Following the analysis of the pilot study data, the Planning Committee will formulate recommendations for revisions to the questionnaire module. These recommendations, along with the accompanying pilot study analysis and the suggestions received from CSES collaborators, will be integrated into a revised report that will be circulated in November 1995 to all collaborators for comment so that final revisions to the questionnaire module (as well as all other aspects of the study plan) can be completed by January 1996.
We also agreed in Berlin that all collaborators should reconvene in the spring of 1995 (before the pilot work) for a second Planning Conference where we would refine and reach consensus on the Planning Committee's recommendations. An alternative that the Planning Committee discussed, is to defer the spring gathering until November 1995 -- that is, until the results from the pilot work are in hand and final details on the background variables and macro-level data have been worked out. A November 1995 meeting might better serve as an occasion for all collaborators to review the final version of the proposed questionnaire module as well as other aspects of the study plan. The Planning Committee is polling all CSES collaborators to see which date is preferable.
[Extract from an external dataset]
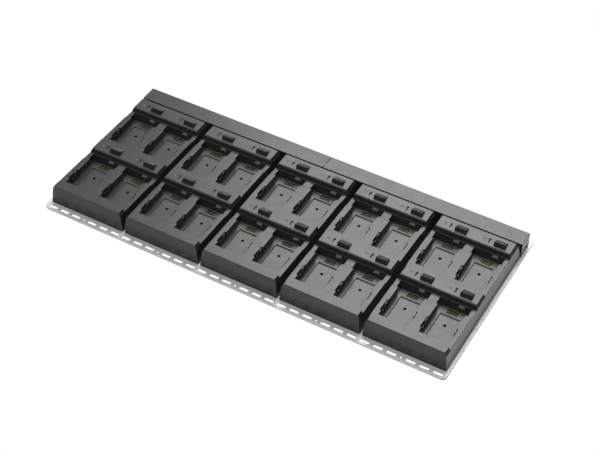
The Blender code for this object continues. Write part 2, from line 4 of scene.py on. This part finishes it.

Although our energy has been directed to working out all the details needed to launch this first round of collaboration that will be in place for national elections held between 1996 and 1999, the next step is to begin to think about the long-term intellectual agenda and structure of the project. Our sense is that soon after the field work for this initial cooperative effort is underway, we should initiate discussion about the second and subsequent rounds of collaboration. As we discussed in Berlin, the next round might focus on a subset of the themes covered in the first collaboration, or might well focus on an entirely different set of themes. We may want to think of the 1997 International Political Science Association (IPSA) Meetings as the occasion to hold a plenary session at which all collaborators could join in the discussion of these issues.